Однако в Фортепианном концерте соль мажор есть и еще одна легкая музыкальная краска — его извилистые фразы скорее ассоциируются с улицами Гарлема, нежели с парижскими бульварами. Эти блюзовые интонации, то и дело возникающие в музыке Равеля, — мимолетные, но соблазнительные, — не что иное как оммаж французского композитора своему заокеанскому коллеге Джорджу Гершвину (1898—1937).
* * *
Равель был не единственным, кого буквально гипнотизировал гершвиновский мелодический дар. Английский композитор Джон Айрленд (учитель Бенджамина Бриттена), услышав The Man I Love, сказал своему приятелю: «А вот это, мой друг, настоящий шедевр — шедевр, слышишь? Этот Гершвин всех нас заткнул за пояс… Кому нужна очередная симфония, если можно написать вот такую песню? Просто восхитительно, мой друг, восхитительно! Вот она, музыка Америки, и поверь, ей уготована долгая жизнь — точно не короче, чем у песен Шуберта или вальсов Брамса».

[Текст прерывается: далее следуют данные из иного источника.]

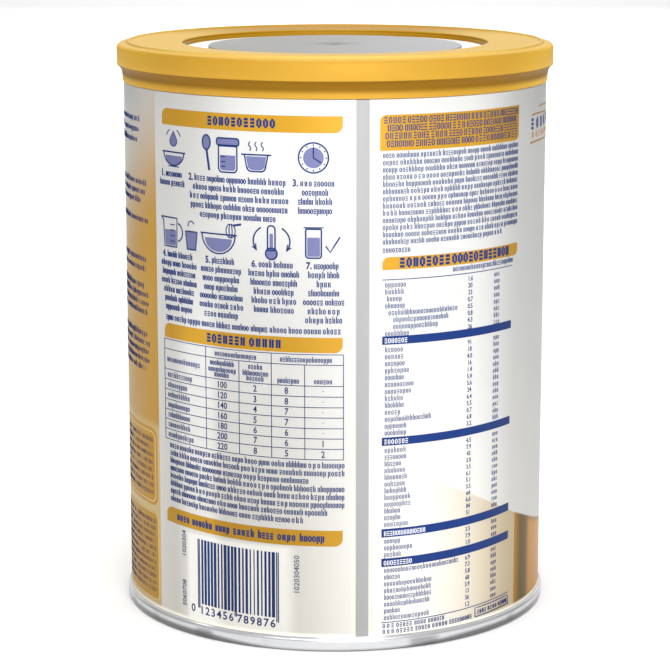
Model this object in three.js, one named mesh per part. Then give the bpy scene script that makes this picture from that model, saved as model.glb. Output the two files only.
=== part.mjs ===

Сам Гершвин тем не менее стремился к написанию великих симфоний, которые были бы, как он говорил, адекватны «нашим небоскребам… невероятной энергетике нашей жизни… шумному хаосу, которым наполнен воздух наших современных американских городов». Долгое время он считал эту задачу абсолютно выполнимой, поэтому не постеснялся, уже будучи всемирно известным, записаться на уроки к Джозефу Шиллингеру, изобретателю «научного метода» сочинения музыки. «У этих европейцев идеи довольно мелкие, но, черт возьми, они знают, как их подать!» — объяснял он бродвейскому композитору Вернону Дюку. Следы шиллингеровского обучения можно найти в гершвиновском шедевре «Порги и Бесс» (от которого, по выражению Дюка, «голубая кровь подняла бровь»), а также в его абстрактных модернистских экспериментах вроде вариаций на тему I Got Rhythm, где мелодия постепенно прирастает новыми красками в четко просчитанной математической прогрессии.